そこで、入社時や退社時に対応することチェックリストなどを作成して、その中に必要なアカウント付与・削除の項目を含めることで抜け漏れリスクの減少が期待できます。
また、業務や役割によっても関係するアカウントが異なる可能性があるため、共通のチェックリストだけではなく、各業務や役割に合わせたチェックリストも作成しておくことで、工数の削減につながります。
アカウントの権限管理
1. 情報資産の洗い出しやツールの管理と併せて、管理者権限を与える役割を決めておく
小規模な会社であれば、各ツールのアカウントの管理者を特定の個人で決めてしまうことも可能かもしれませんが、ある程度大規模になってくると、個人単位というよりは業務や役割・役職単位で管理権限を持つことが多いのではないでしょうか。
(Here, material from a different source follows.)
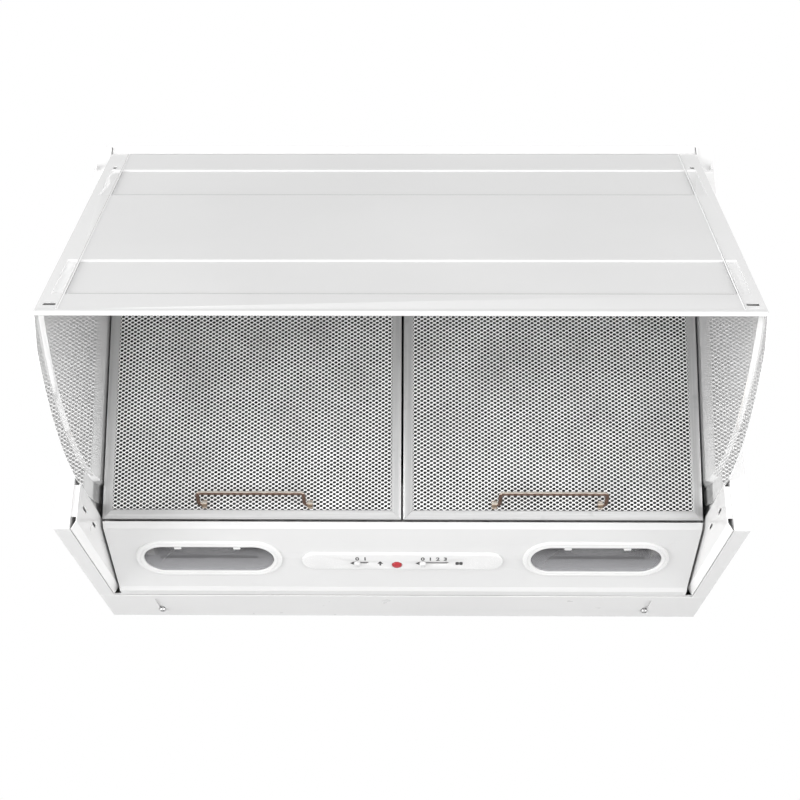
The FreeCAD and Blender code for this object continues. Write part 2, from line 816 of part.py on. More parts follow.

そこで、例えば「○○部部長は△△ツールの管理者権限を付与」「経理業務担当者は会計システムの管理者権限を付与」「情シス担当はシステム全般の管理者権限を付与」といった形で付与ルールを設定することをお奨めします。
あらかじめ付与ルールを決めておくことで、権限の管理が行いやすくなるでしょう。
2. 管理者権限の付与は申請制にする
もしかすると業務上、管理者権限のような特殊な権限が必要になる従業者もいるかもしれません。
その場合に対応できるよう、申請・承認フローを決めておくと良いかもしれません。
また、そのタイミングでどういった理由で必要かも伝えてもらうことで削除のタイミングなども決められ、必要以上に特別な権限を与え続けるというリスクにも対処できるのではないでしょうか。
各情報ごとのアクセス管理
1. あらかじめ必要なアクセス権を設定したフォルダを用意する
情報ひとつひとつのアクセス権を管理することは膨大な作業になり難しいです。
そこで「営業部の人だけアクセスできるフォルダ」「全員がアクセスできるフォルダ」などあらかじめアクセス権を設定したフォルダを用意し、必要なアクセス権に応じたフォルダに情報を格納していってもらうという形を取ることで管理工数を軽減することができます。
また、この方法の場合、特別に他者にアクセス権が必要になった場合にはそのファイルにだけアクセス権を付けるなどの対応も可能なため、おすすめです。
2. 各情報の管理責任者を決めておく
誰が管理責任者なのか決まっていないと、誰かがアクセス権を管理しているだろうと思い、不要なアクセス権に気づいても担当の人が対応するだろうと考え、誰も対処しないかもしれません。
そこで、この情報は誰が責任をもって対応するということを決めておくことも重要です。
まとめ
今回は、アクセス管理によるセキュリティレベルアップについて紹介してきました。
アクセス管理は身近ですぐ対応できる部分でありながら、意外と各個人に任せてしまっている部分でもあります。
不正だけでなく、従業者のミスを減らすためにもアクセス管理に今一度目を向けてみてはいかがでしょうか。